Il s’agit, d’une part, du recours à un sursis à statuer élargi, permettant d’attendre l’adoption du PLUi avant de statuer sur une demande : c’est une sorte de dérogation défensive. La commission a prévu, d’autre part, que les maires puissent solliciter du préfet l’usage de dérogations élargies : c’est une dérogation dite « offensive », toujours de nature à lever les blocages. Dans les deux cas, ces propositions devront être justifiées par un intérêt communal.

Madame la ministre, je conclurai mon propos en revenant sur les échanges que nous avons eus en commission. Certes, une partie des articulations que nous proposons auraient pu être apportées par un décret. Peut-être nous direz-vous ce que devient ce projet de décret… S’il est en cours de préparation, pourquoi avoir attendu si longtemps, et plus précisément la mobilisation du Sénat ?

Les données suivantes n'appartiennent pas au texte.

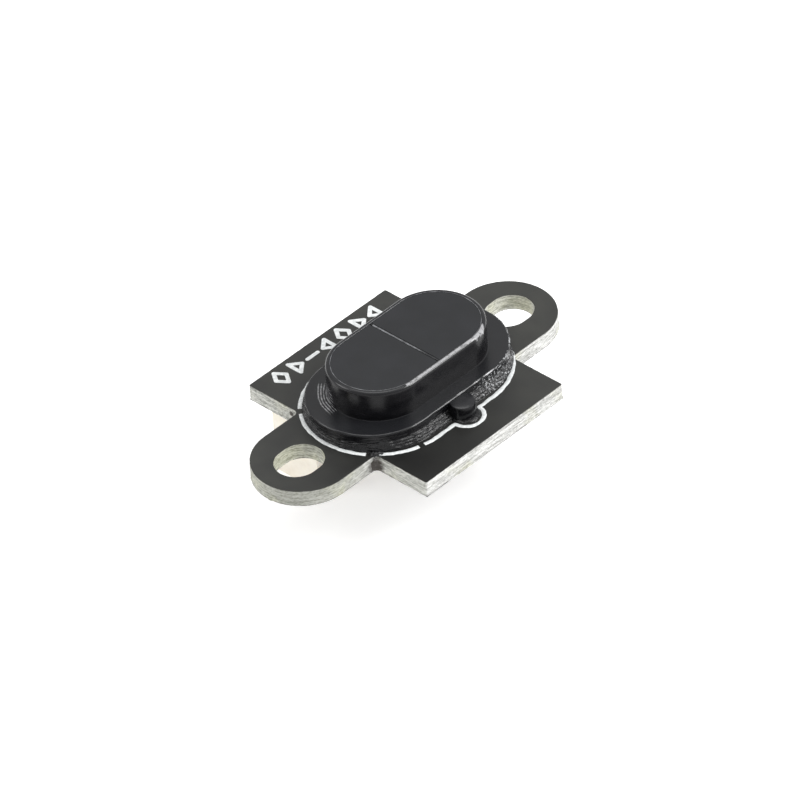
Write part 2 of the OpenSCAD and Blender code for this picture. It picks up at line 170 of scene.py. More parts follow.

En outre, nombre des apports de la commission nécessitent de passer par la loi : restaurer le droit de préemption ; élargir le sursis à statuer ; modifier la procédure d’avis du préfet sur l’abrogation de la carte. En tant que législateurs, il nous appartient de nous assurer de la précision de la loi, et non pas de renvoyer la définition des procédures à la seule jurisprudence ou à une pratique. Cela va mieux en le disant…

Vous l’avez également suggéré, certaines rédactions votées en commission pourraient être encore améliorées. C’est là tout l’intérêt de la navette parlementaire. Aussi, j’espère que le Gouvernement demandera l’inscription de ce texte à l’ordre du jour de l’Assemblée nationale, afin que la proposition de loi puisse poursuivre son chemin et apporter enfin aux élus locaux des solutions concrètes.

Comme toute transition, celle que nous appelons de nos vœux vers des documents d’urbanisme plus concertés, plus respectueux de l’environnement, plus intégrés aux enjeux de logement et de développement économique, mérite un véritable accompagnement et des gages de confiance envers celles et ceux qui la conduisent au quotidien.